As millions of people in Somalia remain trapped in a devastating cycle of hunger and disease, WHO and health partners are working with national health authorities to save lives and reach the most vulnerable with essential health services.
More than 2 years of insufficient rainfall and poor harvests have led to drought, food insecurity and a real risk of famine. Malnutrition, mass displacement as a result of the drought, and lack of access to clean water and sanitation have created ideal conditions for infectious disease outbreaks.

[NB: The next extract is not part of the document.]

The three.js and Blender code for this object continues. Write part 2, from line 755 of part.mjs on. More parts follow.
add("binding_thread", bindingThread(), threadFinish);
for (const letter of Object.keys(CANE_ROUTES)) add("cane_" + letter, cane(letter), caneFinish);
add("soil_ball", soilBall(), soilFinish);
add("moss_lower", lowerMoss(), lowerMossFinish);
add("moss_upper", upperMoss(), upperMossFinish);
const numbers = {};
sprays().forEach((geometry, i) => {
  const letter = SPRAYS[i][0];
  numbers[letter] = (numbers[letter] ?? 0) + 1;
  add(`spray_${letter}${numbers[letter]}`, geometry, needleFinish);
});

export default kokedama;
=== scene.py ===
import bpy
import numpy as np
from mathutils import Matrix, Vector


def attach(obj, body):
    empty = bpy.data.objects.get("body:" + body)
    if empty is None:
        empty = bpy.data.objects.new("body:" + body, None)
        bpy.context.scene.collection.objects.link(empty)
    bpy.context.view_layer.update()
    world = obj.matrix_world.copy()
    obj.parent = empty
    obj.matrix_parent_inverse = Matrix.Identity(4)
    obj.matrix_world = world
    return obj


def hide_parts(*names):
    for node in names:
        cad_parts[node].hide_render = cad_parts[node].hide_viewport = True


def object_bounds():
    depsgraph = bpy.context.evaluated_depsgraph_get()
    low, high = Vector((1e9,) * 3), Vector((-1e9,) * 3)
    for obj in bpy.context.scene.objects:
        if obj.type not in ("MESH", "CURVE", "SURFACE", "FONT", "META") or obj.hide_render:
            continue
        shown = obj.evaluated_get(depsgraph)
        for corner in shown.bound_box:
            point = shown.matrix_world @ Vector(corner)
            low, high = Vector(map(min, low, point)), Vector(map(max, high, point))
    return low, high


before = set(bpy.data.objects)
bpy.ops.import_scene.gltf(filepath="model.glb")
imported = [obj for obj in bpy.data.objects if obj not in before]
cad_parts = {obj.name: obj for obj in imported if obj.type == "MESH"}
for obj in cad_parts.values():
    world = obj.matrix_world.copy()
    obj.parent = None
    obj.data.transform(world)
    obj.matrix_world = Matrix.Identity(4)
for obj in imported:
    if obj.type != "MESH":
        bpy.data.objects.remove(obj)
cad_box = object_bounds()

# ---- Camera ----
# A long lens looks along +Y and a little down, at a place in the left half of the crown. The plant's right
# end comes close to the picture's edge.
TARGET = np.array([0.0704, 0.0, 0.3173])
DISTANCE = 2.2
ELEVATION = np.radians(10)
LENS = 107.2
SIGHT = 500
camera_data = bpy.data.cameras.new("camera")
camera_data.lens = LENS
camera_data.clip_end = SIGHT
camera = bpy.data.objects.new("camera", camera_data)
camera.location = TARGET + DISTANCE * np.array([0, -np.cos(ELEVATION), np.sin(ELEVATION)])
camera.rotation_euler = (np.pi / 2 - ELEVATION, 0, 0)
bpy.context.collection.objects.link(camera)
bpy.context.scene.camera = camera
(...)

“Somalia is facing one of the worst humanitarian crises in the world. Millions of people, already on the brink of famine, are now at risk of rapidly spreading infectious diseases like cholera and measles. Normally, these diseases are easy to treat and prevent, but they can turn deadly when people are living in overcrowded spaces and are too weak to fight off infection,” said Dr Ghulam Popal, WHO Representative in Somalia.

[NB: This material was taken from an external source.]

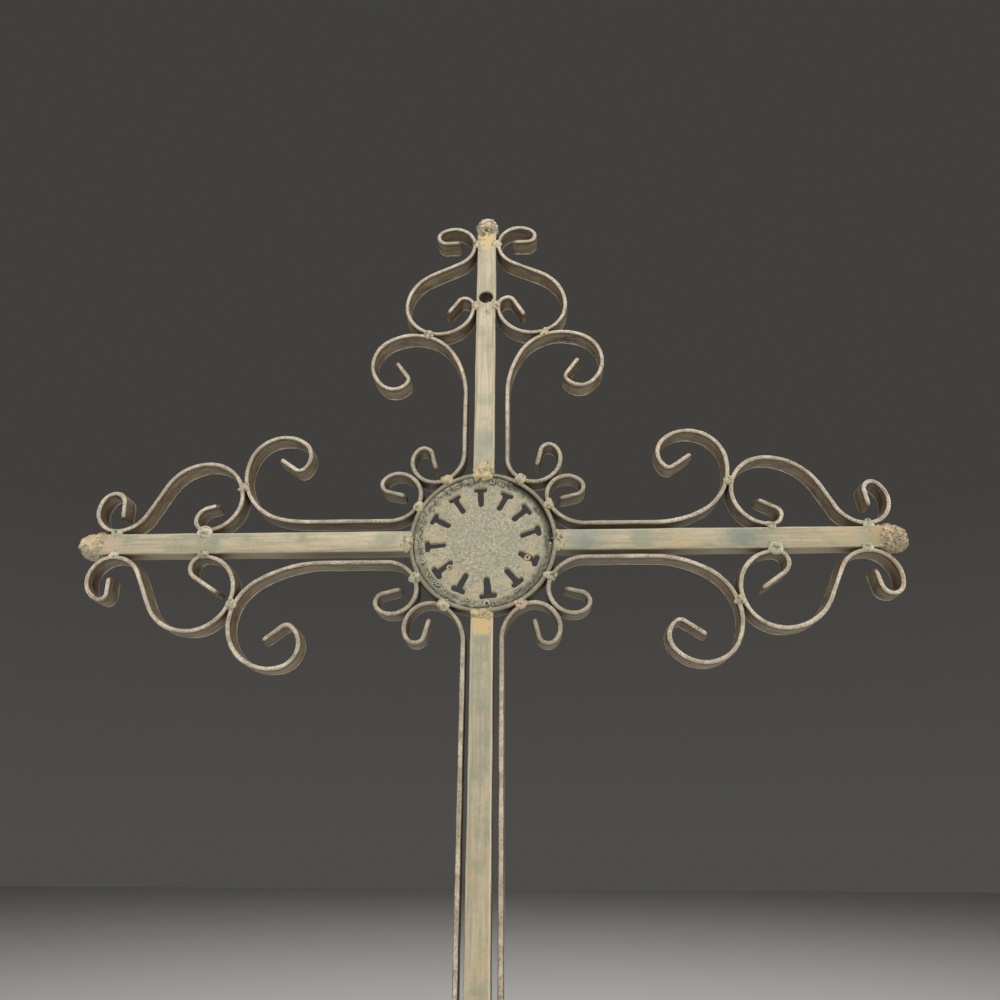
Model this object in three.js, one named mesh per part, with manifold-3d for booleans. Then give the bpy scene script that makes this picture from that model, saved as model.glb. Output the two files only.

Drought has led to a lack of clean water and the largest cholera outbreak in the last 5 years, with more than 57 000 cases and 809 cumulative deaths reported as of 31 July 2017. Health partners, together with national health authorities, scaled up its efforts to respond to this event by setting up cholera treatment centers in affected districts and providing support in water and sanitation to prevent the spread of the disease. In March, WHO and partners conducted Somalia’s first national oral cholera vaccination campaign, and successfully reached over 450 000 vulnerable people. Due to ongoing efforts, the number of cholera cases in Somalia has declined, from 13 656 cases of acute watery diarrhoea/cholera in May 2017 to 11 228 cases in June 2017.
Somalia is also facing its worst measles outbreak in 4 years, with over 14 823 suspected cases reported in 2017 (as of 31 July), compared to 5000–10 000 cases per year since 2014. The situation is especially critical for millions of under-vaccinated, weak and hungry children who are more susceptible to contracting infectious diseases. More than 80% of those affected by the current outbreak are children under 10 year of age.
In early 2017, WHO and partners, in collaboration with national health authorities, vaccinated almost 600 000 children aged 6 months to 5 years for measles in hard-to-reach and hotspot areas across the country. Despite these efforts, the transmission of measles continues, compounded by the ongoing pre-famine situation, continued mass displacement, and undernourished children living in unhygienic conditions.
In order to contain the outbreak, a nationwide campaign is planned for November 2017 to stop transmission of the disease, targeting 4.2 million children. The campaign will also intensify efforts to strengthen routine immunization and reach unvaccinated children to boost their immunity. As shown by the response to the cholera outbreak, with the right interventions, health authorities are confident that similar success may be seen in controlling the measles outbreak.
US$ 14.4 million (a cost of US$ 3.36 per child) is required by WHO and health partners to conduct the measles vaccination campaign in November 2017, of which WHO required US$ 6.8 million. To date, no funding has been received.